Styles are the CSS style sheets that define the presentational layer of your web content. Like Pages, Styles are associated to Sections. A single Style can be associated to all Sections you create, or each Section can have it’s own Style, depending on your website design objectives.

Note: Like all building blocks described on this page, Textpattern manages Styles in the database by default, not as files on the web server. However, you are not forced to manage your style sheets this way. e.g. you could still link your flat CSS files in the @<head>@ of a Page template in the standard way.


Forms, conceptually speaking, are like PHP includes or any other kind of code insertion process you may be aware of that enables you to create a predefined chunk of content once and reuse it in multiple places. In fact, Forms can be used in a variety of ways, including nesting Form templates within each other.


Tags are Textpattern’s own type of markup syntax that work interchangeably with HTML. There is a variety of Tag types, all of which provide a seemingly infinite number of ways to construct website architecture and content publishing behaviour. Not the least of which, Tags are the means for positioning and inserting Form content into your various Page template locations. The more you learn about Textpattern’s Tags, the more adept at using Textpattern you will become.


Categories are a method of organizing content (articles, images, files, links) by particular topics to which the content relates. The category associations with content can then be used to create various content outputs in the website.

Theoretical example for example.org

Let’s walkthrough the creation and assembly of the building blocks for a hypothetical website called ‘Example Organization’ (example.org)…

All building block panels are accessed in your administration-side. For purposes of this example, we are only focusing on Sections, Pages, Styles, Forms, and Categories. The Tags don’t have their own panel; rather you simply type them up like you would HTML markup, or use one of the contextual Tag builders located at the top of the left column in the Forms and Pages panels.

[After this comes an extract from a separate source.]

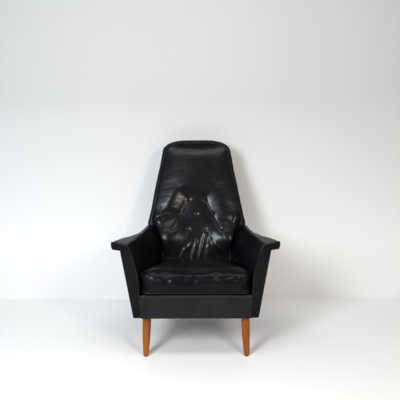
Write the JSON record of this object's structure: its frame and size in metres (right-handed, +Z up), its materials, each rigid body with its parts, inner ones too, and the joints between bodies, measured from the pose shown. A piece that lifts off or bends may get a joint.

Sections need Pages and Styles

Unless you plan on using Textpattern’s default Page template and default style sheet, you’ll need to first create your new Page template and Style that you intend to associate with a new Section. That said, it is often advantageous to use default components (and edit them to your needs) as much as possible to keep things simple from a management standpoint.

To this end, let’s say we intend to create a ‘history’ section in the Example Organization website where the legacy of Example Organization will be shared with the world. We also decide to create a new page, ‘History’, specifically for this section, but we figure it’s fine using a single style for the entire site’s presentation and thus we’ll go with the ‘default’ style for simplicity and customize it as necessary. Thus we first create the ‘History’ page, then the history section, and finally associate the Page template and Style to the Section.

Page template uses Form templates

The Pages panel will let you see the Page templates your site uses, which are essentially HTML documents. One template may be in use by one or more Sections.

Inside a Page template are various Tags which give Textpattern further instructions. The template dictates the overall structure of the rendered HTML page.

In addition to showing article(s) assigned to the Section, the structure may employ Form templates to show repetitive information. For example, a header; a footer; or the manner in which definition lists are displayed, may be defined in a Form template and reused across many Page templates.

Section uses Stylesheet information

In the Style panel you will see one stylesheet by default. All pages will use this unless another stylesheet is specified. Perhaps you want a different style for the ‘team’ section. So you create a new stylesheet with new fonts, colours, etc. Then, in the Sections panel, select it to be used by the Team section. Other sections will still use the default stylesheet unless told otherwise.